2 февраля, четверг. Утром, не вставая со своего дивана, взял томик И.С.Соколова-Микитова, просмотрел перед тем как возвращать в институтскую библиотеку. Скорее всего, читать всю книгу не стану, многое отжило, охота тоже как бы не мое дело, но вот раздел зарисовок и, как раньше не говорили, эссе «Моя комната» меня заинтересовал. Я ведь сам уже давно кружусь вокруг того, чтобы написать что-то, а возможно роман, о вещах, которые меня окружают. Вот и идея пришла: начну с кузнецовского фарфора, потом мебель, фотографии. Это все я еще раз просмотрю. В конце тома помещены несколько страничек из записной книжки: природа, рассветы, закаты. Русская литература и прежде набрала здесь такую невероятную технику, что лучше с нею не соревноваться. Но как, оказывается, точен писатель, когда рассуждает и думает о литературе. Просто поразительные высказывания, которые мы редко пускаем в дело. И сколько еще, наверное, в русской литературе о ней же сказано!
«Читал выдержки из дневника Пришвина. Игра словами и мыслями. Лукавое и недоброе. Отталкивающее самообожание. Точно всю жизнь в зеркальце на себя смотрелся. Пришвин был родом из елецких прасолов, в облике было что-то цыганское. Земляк Бунина, который, говорят, его не любил».

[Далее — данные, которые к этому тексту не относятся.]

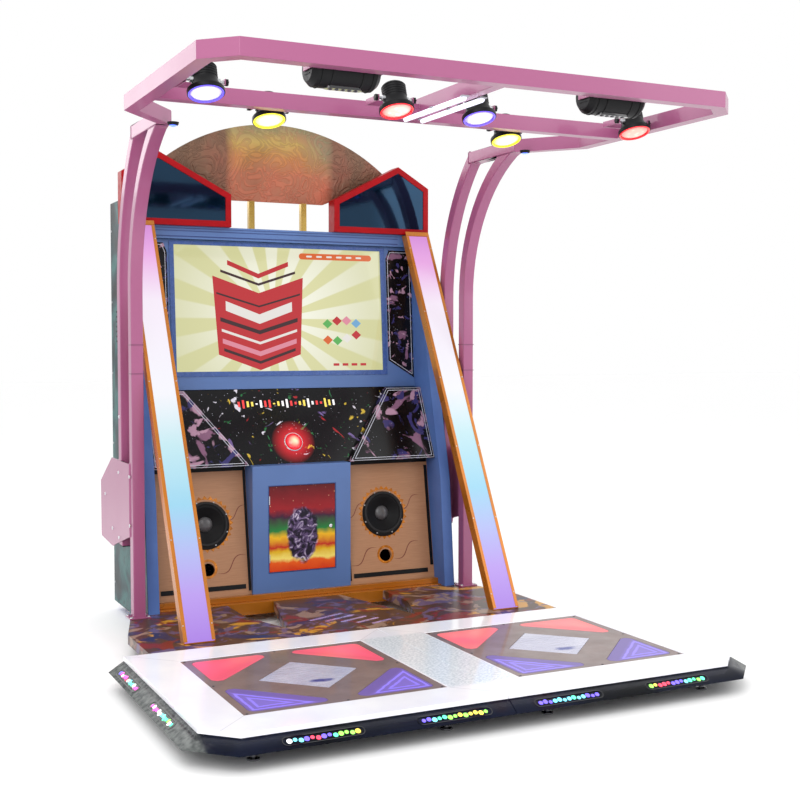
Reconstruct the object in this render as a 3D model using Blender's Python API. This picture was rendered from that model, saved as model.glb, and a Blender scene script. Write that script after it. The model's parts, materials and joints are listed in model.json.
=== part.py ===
"""Two-player dance rhythm machine: dance platform, video cabinet, light columns and lamp canopy.

Metres, +Z up, players stand at -Y and face +Y. Depths named ..._D are counted backwards from the
front edge of the deck; the machine_origin empty shifts them, so that the object's box is centred.
"""

import math

import bmesh
import bpy
from mathutils import Euler, Matrix, Vector

# ---------------------------------------------------------------- driving dimensions
GAP = 0.0003                 # between pieces that touch
RUN = 0.0015                 # round pieces that move, all round

# dance platform
DECK_WIDTH = 2.36
DECK_DEPTH = 1.19
DECK_TOP = 0.125
DECK_THICK = 0.018
DECK_CHAMFER = 0.118
DECK_SEAM = 0.002
SKIRT_FLARE = 0.065
SKIRT_BOTTOM = 0.066
SHEET = 0.004
PAD_SIZE = 0.825
PAD_CENTRE_X = 0.574
PAD_CENTRE_D = 0.600
PAD_SINK = 0.002
PAD_RIM = 0.034              # bronze border outside the arrow panels
CENTRE_SIDE = 0.300
CENTRE_BAND = 0.040          # bronze band between the centre and the arrow panels
CORNER_ARC = 0.030
PANEL_THICK = 0.012
PANEL_TRAVEL = 0.003
WELL_LEDGE = 0.020
WELL_FLOOR = 0.074
FOOT_RADIUS = 0.024
FOOT_THICK = 0.010
STEM_RADIUS = 0.009
PLATFORM_FEET_X = (0.225, 0.990)
FOOT_INSET_D = 0.080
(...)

Дальше — о Толстом и Достоевском. Любой писатель думает о литературе, примиряется, сравнивает, слово «завидует» не пишу.
«Тема самоубийства у Толстого: Поликушка, Позднышев, Анна Каренина. Все — чистые, правдивые и праведные люди.
А вот у Достоевского его «самоубивцы» — или сладострастники, или безбожники, или негодяи: Свидригайлов, Ставрогин, Смердяков…
И в этом у них такое несходство!»
Теперь еще о Толстом. Я ведь ленивый человек, чтобы писать или выписывать, если уж делаю, то значит, не общее это место в литературоведении, не ординарная мысль. Сколько их бродит по нашей литературе, а в качестве ее героев ходят люди мелкие, с мыслью вторичной.
«Лев Толстой был барин, граф, «подделывался» под мужика (самый плохой, фальшивый репинский портрет Толстого: босиком, за сохою, ветер бороду относит). Дворянское умиление мужиком, скорбь раскаяния. А все же гениальная чистая проза! Один Толстой умел заставить читателя плакать. Плакали мы и над Петей Ростовым, и над «графинюшкой» Наташей, и над Алешей-Горшком. А вот над Алексеем Карамазовым и Сонечкой Мармеладовой плакать почему-то не хотелось». И как все-таки умеют выворачивать правду жизни русские, даже малые, классики, и насчет лживости репинского портрета тоже очень точно сказал. Мне всегда, почти с детства, этот портрет казался неискренним, а вот так сформулировать не смог бы.